• _AIM OF THE EXERCISE_: Report each line of the data that has "JSON" somewhere in it.

----- SUPPLIED INFORMATION -----

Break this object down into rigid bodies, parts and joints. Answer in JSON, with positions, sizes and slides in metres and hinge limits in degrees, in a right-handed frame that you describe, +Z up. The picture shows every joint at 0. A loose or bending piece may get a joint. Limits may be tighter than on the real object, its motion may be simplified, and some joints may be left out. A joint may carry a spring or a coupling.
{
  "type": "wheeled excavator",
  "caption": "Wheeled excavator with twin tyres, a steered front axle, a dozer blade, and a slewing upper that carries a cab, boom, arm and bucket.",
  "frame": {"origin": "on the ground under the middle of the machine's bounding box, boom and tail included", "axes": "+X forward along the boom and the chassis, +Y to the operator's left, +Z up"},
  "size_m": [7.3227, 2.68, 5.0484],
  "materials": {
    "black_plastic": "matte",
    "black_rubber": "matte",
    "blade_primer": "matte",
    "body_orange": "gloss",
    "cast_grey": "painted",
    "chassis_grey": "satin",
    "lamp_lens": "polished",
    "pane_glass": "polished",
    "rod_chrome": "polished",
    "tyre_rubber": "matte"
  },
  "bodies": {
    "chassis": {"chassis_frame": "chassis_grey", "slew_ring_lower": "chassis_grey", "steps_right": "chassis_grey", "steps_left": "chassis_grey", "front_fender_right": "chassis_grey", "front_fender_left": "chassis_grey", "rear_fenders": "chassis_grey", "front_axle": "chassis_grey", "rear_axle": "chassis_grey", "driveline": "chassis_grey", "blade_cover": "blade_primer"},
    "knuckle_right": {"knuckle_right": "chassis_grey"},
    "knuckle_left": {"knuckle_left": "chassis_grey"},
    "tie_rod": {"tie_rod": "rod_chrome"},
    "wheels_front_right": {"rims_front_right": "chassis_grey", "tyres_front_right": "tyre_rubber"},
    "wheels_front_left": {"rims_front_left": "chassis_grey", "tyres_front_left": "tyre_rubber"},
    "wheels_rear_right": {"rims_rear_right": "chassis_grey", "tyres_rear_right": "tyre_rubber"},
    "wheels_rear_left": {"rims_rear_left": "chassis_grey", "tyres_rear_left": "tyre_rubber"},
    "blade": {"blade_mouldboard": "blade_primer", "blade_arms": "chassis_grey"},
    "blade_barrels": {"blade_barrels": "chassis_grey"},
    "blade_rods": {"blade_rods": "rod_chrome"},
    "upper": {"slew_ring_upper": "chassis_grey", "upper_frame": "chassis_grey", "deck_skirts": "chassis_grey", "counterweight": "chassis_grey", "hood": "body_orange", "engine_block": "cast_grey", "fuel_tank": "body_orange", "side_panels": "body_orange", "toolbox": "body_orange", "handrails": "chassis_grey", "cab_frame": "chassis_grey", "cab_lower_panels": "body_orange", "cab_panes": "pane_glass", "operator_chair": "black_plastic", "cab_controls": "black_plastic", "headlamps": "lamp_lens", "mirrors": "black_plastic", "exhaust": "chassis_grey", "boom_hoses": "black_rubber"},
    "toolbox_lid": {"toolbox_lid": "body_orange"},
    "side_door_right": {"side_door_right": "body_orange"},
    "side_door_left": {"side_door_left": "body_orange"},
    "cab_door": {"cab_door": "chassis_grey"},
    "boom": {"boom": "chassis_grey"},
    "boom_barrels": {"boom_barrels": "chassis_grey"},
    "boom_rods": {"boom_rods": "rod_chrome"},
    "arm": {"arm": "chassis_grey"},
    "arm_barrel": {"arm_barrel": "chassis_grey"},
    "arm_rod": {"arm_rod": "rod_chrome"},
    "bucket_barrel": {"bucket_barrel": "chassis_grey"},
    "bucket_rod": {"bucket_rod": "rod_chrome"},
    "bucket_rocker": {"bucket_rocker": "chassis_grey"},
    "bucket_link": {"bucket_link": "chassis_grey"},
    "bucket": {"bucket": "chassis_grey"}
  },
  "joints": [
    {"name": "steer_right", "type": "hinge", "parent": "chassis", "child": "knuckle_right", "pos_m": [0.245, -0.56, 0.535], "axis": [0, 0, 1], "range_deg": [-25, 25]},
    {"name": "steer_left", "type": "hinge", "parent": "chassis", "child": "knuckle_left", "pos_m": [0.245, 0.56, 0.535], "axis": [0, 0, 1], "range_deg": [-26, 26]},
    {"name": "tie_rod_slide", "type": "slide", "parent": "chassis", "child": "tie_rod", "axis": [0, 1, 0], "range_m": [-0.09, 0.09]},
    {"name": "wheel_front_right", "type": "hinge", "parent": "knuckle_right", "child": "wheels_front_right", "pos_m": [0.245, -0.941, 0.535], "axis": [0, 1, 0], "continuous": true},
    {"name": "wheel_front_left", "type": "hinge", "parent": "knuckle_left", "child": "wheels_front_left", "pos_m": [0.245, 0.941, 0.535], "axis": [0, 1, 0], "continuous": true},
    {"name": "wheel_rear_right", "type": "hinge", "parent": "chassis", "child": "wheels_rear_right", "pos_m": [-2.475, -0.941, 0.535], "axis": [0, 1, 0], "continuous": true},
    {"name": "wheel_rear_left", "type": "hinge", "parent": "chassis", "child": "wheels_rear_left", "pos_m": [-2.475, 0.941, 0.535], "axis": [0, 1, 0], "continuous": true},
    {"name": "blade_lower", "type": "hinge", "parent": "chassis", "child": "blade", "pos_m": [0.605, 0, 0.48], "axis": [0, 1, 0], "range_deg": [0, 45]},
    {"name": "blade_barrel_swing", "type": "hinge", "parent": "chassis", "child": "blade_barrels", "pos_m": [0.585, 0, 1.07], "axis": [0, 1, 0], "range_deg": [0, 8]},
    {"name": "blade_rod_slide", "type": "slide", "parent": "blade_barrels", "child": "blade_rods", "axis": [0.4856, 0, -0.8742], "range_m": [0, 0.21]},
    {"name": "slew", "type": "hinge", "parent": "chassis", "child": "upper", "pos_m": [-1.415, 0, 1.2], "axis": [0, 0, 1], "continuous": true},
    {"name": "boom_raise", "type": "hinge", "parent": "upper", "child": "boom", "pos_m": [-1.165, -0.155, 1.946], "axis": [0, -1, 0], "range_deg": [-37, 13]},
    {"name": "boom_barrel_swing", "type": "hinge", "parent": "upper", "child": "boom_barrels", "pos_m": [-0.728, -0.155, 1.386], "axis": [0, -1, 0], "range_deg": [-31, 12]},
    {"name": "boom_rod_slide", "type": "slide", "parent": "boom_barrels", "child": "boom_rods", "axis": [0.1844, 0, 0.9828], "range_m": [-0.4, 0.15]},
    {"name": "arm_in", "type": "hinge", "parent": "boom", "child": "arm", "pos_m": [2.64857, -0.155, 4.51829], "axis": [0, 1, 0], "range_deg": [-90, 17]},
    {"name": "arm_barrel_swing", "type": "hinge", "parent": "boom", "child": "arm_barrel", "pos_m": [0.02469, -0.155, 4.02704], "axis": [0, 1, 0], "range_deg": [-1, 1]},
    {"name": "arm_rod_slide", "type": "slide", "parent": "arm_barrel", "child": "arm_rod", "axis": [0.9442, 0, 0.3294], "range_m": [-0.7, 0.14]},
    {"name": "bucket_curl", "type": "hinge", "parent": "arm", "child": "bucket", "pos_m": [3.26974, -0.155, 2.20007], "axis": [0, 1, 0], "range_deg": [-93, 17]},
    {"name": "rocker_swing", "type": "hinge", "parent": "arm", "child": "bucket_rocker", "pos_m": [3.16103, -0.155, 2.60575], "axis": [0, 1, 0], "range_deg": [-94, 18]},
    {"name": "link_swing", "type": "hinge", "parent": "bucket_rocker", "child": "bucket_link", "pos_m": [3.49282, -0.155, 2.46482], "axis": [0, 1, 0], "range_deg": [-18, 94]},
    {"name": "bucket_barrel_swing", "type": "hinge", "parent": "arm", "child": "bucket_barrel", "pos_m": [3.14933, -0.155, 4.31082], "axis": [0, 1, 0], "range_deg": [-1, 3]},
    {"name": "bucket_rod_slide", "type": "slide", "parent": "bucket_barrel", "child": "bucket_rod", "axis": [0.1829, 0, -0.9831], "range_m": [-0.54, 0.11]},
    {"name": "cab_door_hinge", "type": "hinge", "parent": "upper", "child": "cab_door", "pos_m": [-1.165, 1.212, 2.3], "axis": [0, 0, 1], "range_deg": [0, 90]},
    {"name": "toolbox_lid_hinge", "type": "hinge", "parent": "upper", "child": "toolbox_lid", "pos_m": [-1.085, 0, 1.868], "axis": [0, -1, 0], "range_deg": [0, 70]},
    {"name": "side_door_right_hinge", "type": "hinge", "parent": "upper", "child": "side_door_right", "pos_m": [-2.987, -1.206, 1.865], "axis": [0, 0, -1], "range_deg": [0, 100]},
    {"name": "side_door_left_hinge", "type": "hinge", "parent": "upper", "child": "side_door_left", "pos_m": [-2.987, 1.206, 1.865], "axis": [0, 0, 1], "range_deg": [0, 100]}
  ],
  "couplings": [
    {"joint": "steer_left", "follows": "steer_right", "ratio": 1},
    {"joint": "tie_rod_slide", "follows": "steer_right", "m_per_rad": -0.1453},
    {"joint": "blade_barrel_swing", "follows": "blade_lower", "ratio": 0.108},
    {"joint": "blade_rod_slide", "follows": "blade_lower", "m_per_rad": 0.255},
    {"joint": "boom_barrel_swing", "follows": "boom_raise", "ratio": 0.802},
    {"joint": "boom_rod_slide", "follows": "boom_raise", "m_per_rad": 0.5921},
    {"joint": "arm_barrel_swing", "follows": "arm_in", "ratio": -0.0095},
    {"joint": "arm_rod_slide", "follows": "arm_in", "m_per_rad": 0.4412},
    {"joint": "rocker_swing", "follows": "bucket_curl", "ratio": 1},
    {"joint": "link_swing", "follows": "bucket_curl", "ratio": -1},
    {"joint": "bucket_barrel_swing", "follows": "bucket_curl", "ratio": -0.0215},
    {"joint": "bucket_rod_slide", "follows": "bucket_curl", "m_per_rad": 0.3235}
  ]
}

-----
----- SUPPLIED INFORMATION -----

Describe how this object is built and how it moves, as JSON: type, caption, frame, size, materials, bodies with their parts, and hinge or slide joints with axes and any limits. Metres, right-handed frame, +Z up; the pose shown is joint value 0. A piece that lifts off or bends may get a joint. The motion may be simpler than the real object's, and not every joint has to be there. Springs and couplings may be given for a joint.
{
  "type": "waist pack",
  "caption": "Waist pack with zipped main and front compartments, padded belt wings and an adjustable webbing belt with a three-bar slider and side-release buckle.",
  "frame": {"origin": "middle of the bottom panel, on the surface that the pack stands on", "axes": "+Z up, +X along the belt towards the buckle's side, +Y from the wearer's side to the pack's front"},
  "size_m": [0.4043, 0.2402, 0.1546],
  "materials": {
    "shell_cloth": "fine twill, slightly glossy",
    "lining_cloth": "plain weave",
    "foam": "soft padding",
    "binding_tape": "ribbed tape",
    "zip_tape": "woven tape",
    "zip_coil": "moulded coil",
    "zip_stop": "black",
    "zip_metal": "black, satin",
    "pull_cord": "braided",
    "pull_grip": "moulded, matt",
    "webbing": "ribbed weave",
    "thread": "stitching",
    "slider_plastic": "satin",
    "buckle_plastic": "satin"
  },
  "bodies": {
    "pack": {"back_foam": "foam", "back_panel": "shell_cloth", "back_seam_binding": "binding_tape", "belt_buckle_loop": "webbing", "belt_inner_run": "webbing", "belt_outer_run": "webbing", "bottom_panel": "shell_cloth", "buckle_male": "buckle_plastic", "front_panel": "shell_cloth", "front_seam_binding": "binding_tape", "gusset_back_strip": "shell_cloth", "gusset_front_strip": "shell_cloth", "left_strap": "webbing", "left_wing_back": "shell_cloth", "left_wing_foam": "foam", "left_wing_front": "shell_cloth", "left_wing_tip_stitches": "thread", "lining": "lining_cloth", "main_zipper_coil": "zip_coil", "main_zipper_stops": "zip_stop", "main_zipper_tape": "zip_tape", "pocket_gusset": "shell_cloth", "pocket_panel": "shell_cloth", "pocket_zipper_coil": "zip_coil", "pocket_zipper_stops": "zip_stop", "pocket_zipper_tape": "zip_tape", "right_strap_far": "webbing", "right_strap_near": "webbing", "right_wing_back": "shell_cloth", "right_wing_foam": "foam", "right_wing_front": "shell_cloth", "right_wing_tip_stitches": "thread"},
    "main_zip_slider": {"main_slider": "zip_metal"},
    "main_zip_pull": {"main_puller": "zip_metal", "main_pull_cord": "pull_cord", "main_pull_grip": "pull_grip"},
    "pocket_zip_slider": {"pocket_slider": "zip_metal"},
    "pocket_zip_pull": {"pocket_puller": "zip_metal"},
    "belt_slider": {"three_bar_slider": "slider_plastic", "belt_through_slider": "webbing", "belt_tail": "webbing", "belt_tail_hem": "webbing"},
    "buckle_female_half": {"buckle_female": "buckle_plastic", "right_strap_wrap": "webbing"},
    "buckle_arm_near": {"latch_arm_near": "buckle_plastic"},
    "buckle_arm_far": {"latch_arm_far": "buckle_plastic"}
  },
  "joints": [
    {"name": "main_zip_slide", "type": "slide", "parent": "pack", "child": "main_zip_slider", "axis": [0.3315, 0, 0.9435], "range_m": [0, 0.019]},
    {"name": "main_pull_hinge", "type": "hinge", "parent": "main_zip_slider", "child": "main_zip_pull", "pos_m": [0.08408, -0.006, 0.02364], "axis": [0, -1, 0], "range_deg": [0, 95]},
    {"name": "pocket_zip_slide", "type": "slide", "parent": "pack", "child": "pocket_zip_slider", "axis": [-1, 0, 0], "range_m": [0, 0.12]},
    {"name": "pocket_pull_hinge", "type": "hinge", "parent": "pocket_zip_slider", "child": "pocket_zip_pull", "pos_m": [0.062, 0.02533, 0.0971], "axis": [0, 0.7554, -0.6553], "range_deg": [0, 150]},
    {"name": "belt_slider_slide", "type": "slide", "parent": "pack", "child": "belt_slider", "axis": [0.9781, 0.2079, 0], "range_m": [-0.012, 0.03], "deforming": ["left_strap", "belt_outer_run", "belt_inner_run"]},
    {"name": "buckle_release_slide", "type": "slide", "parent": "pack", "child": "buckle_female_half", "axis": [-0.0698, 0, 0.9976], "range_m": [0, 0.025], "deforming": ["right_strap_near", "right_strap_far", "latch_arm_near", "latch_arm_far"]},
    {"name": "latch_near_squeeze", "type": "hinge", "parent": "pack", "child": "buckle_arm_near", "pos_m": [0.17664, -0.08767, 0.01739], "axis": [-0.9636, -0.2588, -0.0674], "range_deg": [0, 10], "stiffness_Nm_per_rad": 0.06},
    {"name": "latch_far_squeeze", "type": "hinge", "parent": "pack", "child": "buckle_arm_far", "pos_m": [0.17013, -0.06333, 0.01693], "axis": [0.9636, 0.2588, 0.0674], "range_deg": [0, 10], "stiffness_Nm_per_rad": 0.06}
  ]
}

-----

• _ANSWER BELOW_:
Break this object down into rigid bodies, parts and joints. Answer in JSON, with positions, sizes and slides in metres and hinge limits in degrees, in a right-handed frame that you describe, +Z up. The picture shows every joint at 0. A loose or bending piece may get a joint. Limits may be tighter than on the real object, its motion may be simplified, and some joints may be left out. A joint may carry a spring or a coupling.
Describe how this object is built and how it moves, as JSON: type, caption, frame, size, materials, bodies with their parts, and hinge or slide joints with axes and any limits. Metres, right-handed frame, +Z up; the pose shown is joint value 0. A piece that lifts off or bends may get a joint. The motion may be simpler than the real object's, and not every joint has to be there. Springs and couplings may be given for a joint.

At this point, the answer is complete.